| Stored records |

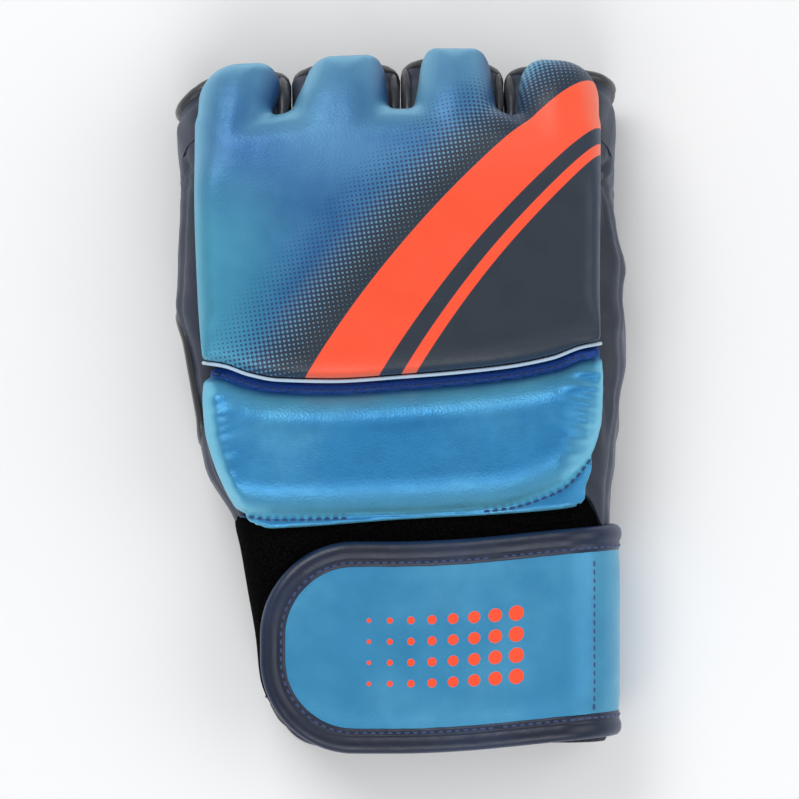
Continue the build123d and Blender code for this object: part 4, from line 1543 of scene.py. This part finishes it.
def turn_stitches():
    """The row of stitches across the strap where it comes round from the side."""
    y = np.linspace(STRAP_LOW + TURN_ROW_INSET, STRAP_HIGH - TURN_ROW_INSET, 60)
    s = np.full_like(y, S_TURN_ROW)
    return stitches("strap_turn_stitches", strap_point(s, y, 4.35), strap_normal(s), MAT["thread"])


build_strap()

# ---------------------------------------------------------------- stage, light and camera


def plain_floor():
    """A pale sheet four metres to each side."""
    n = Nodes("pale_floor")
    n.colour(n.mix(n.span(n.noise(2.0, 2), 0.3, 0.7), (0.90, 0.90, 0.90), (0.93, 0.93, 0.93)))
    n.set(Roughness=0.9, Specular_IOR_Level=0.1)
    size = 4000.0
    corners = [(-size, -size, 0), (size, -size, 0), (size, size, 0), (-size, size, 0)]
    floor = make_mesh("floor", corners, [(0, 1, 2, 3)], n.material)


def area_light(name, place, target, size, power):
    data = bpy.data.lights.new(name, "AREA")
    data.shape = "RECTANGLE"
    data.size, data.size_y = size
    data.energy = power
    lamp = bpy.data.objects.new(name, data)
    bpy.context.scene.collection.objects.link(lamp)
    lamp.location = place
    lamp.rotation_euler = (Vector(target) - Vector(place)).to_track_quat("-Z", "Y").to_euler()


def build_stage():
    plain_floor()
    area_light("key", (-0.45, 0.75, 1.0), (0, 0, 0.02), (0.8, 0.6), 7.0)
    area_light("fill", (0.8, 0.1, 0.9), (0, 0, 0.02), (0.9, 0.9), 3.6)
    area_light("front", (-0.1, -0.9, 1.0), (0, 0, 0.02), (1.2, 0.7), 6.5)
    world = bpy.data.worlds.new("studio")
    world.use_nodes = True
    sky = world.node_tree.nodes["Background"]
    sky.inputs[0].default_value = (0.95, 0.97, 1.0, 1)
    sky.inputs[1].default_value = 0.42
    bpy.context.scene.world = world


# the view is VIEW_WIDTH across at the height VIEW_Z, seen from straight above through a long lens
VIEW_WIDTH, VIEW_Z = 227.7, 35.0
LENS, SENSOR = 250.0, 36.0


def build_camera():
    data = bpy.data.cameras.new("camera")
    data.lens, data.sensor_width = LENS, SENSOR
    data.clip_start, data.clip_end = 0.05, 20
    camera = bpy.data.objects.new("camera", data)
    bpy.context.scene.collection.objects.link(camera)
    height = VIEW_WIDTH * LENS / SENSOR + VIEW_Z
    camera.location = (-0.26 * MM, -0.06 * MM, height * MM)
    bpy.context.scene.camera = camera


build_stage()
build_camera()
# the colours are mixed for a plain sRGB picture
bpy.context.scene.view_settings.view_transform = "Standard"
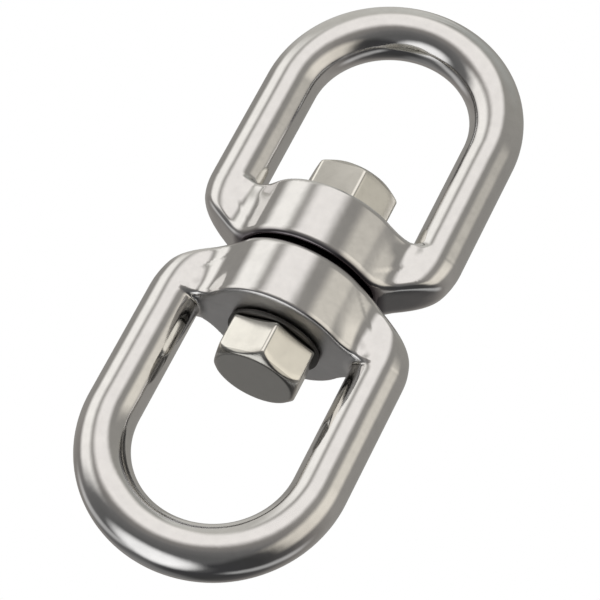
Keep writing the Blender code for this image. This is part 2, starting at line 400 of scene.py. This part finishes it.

| Exercise aim |
The records above must be repeated exactly, every one of them.

| Reply to the exercise |
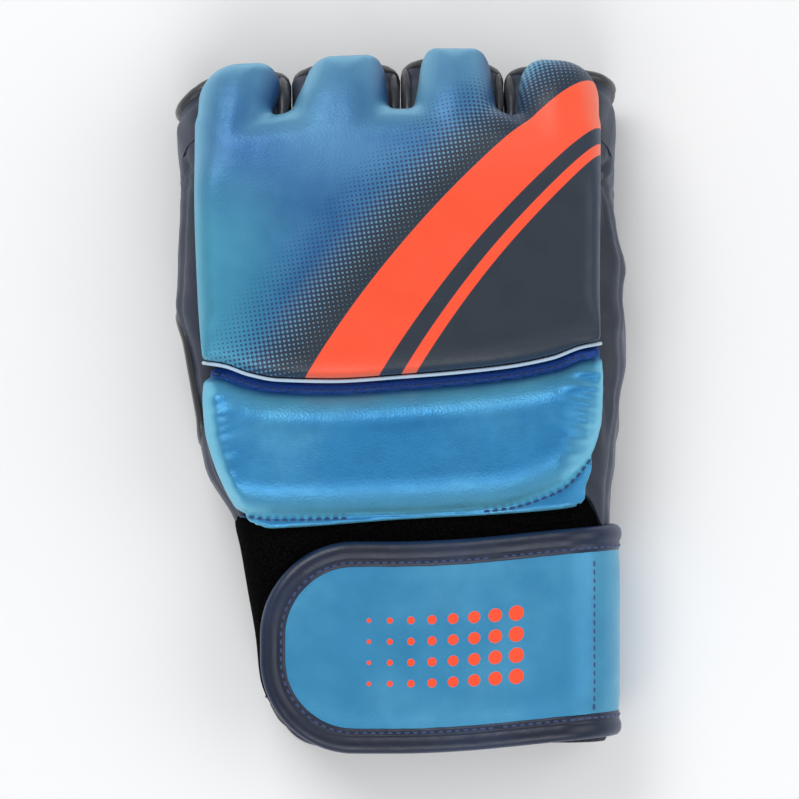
Continue the build123d and Blender code for this object: part 4, from line 1543 of scene.py. This part finishes it.
def turn_stitches():
    """The row of stitches across the strap where it comes round from the side."""
    y = np.linspace(STRAP_LOW + TURN_ROW_INSET, STRAP_HIGH - TURN_ROW_INSET, 60)
    s = np.full_like(y, S_TURN_ROW)
    return stitches("strap_turn_stitches", strap_point(s, y, 4.35), strap_normal(s), MAT["thread"])


build_strap()

# ---------------------------------------------------------------- stage, light and camera


def plain_floor():
    """A pale sheet four metres to each side."""
    n = Nodes("pale_floor")
    n.colour(n.mix(n.span(n.noise(2.0, 2), 0.3, 0.7), (0.90, 0.90, 0.90), (0.93, 0.93, 0.93)))
    n.set(Roughness=0.9, Specular_IOR_Level=0.1)
    size = 4000.0
    corners = [(-size, -size, 0), (size, -size, 0), (size, size, 0), (-size, size, 0)]
    floor = make_mesh("floor", corners, [(0, 1, 2, 3)], n.material)


def area_light(name, place, target, size, power):
    data = bpy.data.lights.new(name, "AREA")
    data.shape = "RECTANGLE"
    data.size, data.size_y = size
    data.energy = power
    lamp = bpy.data.objects.new(name, data)
    bpy.context.scene.collection.objects.link(lamp)
    lamp.location = place
    lamp.rotation_euler = (Vector(target) - Vector(place)).to_track_quat("-Z", "Y").to_euler()


def build_stage():
    plain_floor()
    area_light("key", (-0.45, 0.75, 1.0), (0, 0, 0.02), (0.8, 0.6), 7.0)
    area_light("fill", (0.8, 0.1, 0.9), (0, 0, 0.02), (0.9, 0.9), 3.6)
    area_light("front", (-0.1, -0.9, 1.0), (0, 0, 0.02), (1.2, 0.7), 6.5)
    world = bpy.data.worlds.new("studio")
    world.use_nodes = True
    sky = world.node_tree.nodes["Background"]
    sky.inputs[0].default_value = (0.95, 0.97, 1.0, 1)
    sky.inputs[1].default_value = 0.42
    bpy.context.scene.world = world


# the view is VIEW_WIDTH across at the height VIEW_Z, seen from straight above through a long lens
VIEW_WIDTH, VIEW_Z = 227.7, 35.0
LENS, SENSOR = 250.0, 36.0


def build_camera():
    data = bpy.data.cameras.new("camera")
    data.lens, data.sensor_width = LENS, SENSOR
    data.clip_start, data.clip_end = 0.05, 20
    camera = bpy.data.objects.new("camera", data)
    bpy.context.scene.collection.objects.link(camera)
    height = VIEW_WIDTH * LENS / SENSOR + VIEW_Z
    camera.location = (-0.26 * MM, -0.06 * MM, height * MM)
    bpy.context.scene.camera = camera


build_stage()
build_camera()
# the colours are mixed for a plain sRGB picture
bpy.context.scene.view_settings.view_transform = "Standard"
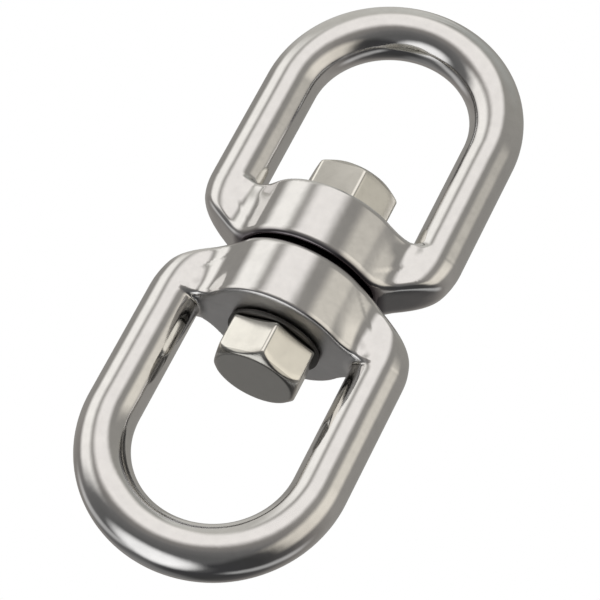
Keep writing the Blender code for this image. This is part 2, starting at line 400 of scene.py. This part finishes it.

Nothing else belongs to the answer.